To make this concrete: imagine a Director of Engineering, reporting to a VP Engineering, and with a number of Engineering Managers reporting to them. This person will be a member of team consisting of the VP Engineering (their manager) and the other Directors of Engineering (their peers). They will also be a member of a team consisting of themselves and all the Engineering Managers reporting to them. In both cases, those teams should:
Have a clear scope of responsibility, which is closely tied to enabling the success of the part of the organisation they are responsible for.
Have a genuine sense of team. I call is a “sense of we”. The manager should be the leader of the team, but not the boss. If the team doesn’t take collective ownership for the success of their collective organisation, it is not a team.

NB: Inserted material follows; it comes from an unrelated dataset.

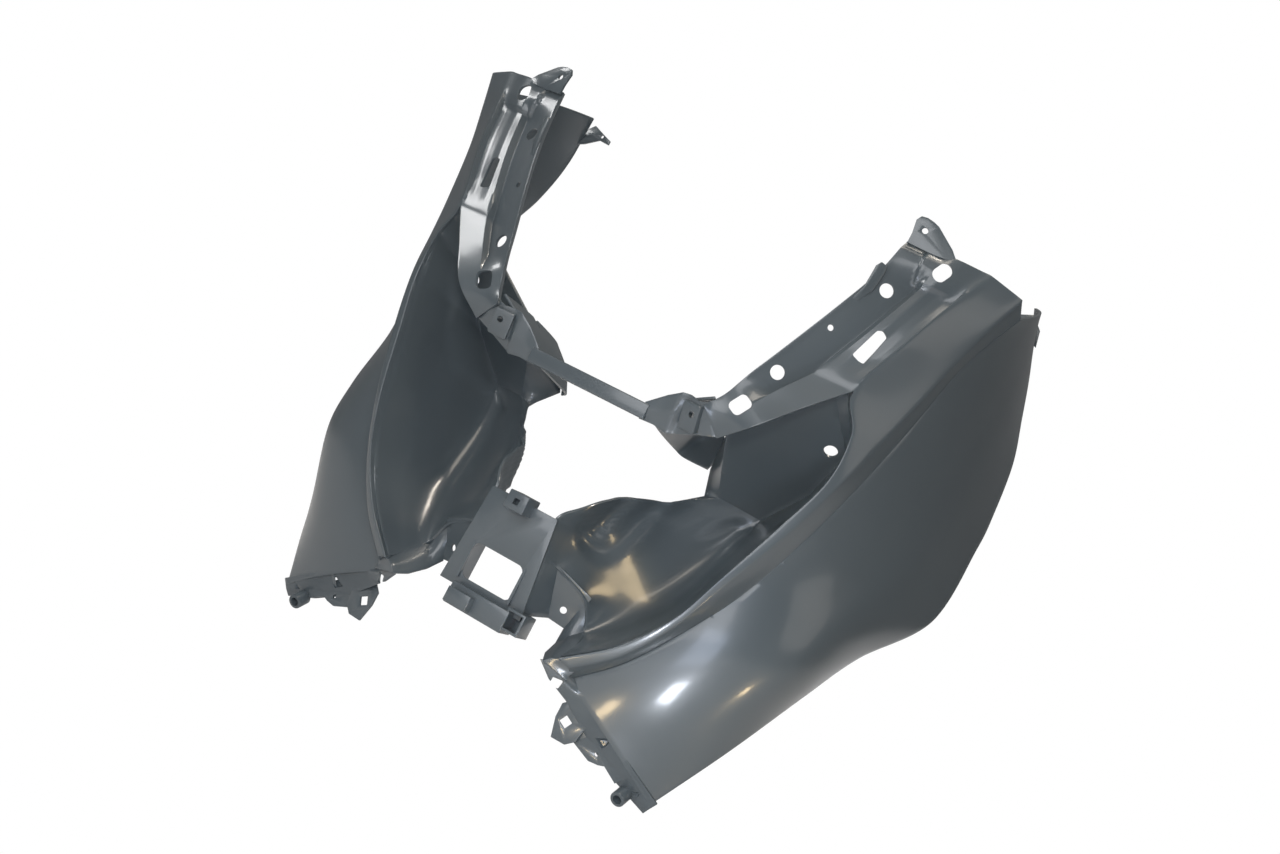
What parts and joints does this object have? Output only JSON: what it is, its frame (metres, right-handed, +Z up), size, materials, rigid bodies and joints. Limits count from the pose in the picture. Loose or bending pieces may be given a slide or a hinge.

In my experience, the overlapping teams model offers a number of benefits:
The overlapping nature of the teams enables robust bidirectional communication channels.
Leaders feel less lonely. Instead of feeling accountable to their manager, and obligated to solve their team’s problems more-or-less on their own, the leader is able to call on the support of not one but two teams to help them do their job.
The team-with-a-leader structure offers a great compromise between collaborative decision making and a single-decider model. Ultimately, there is always a single decider with clear escalation paths. However, the aspiration to be a first-among-equals team leader rather than a dictator means that the structure naturally invites dissent and debate.
Role vs. Person
One important thing to realise is that the hierarchy is one of roles, not of individuals. It is inevitable that the position of a person’s role in a hierarchy will bleed into their status as a human being. But do not make things worse by conflating the two: a hierarchy is a way of structuring roles in an organisation; nothing more, nothing less.
I do not have empirical data to suggest this is the best approach, but I find it works well for me and my organisations. Your mileage may vary.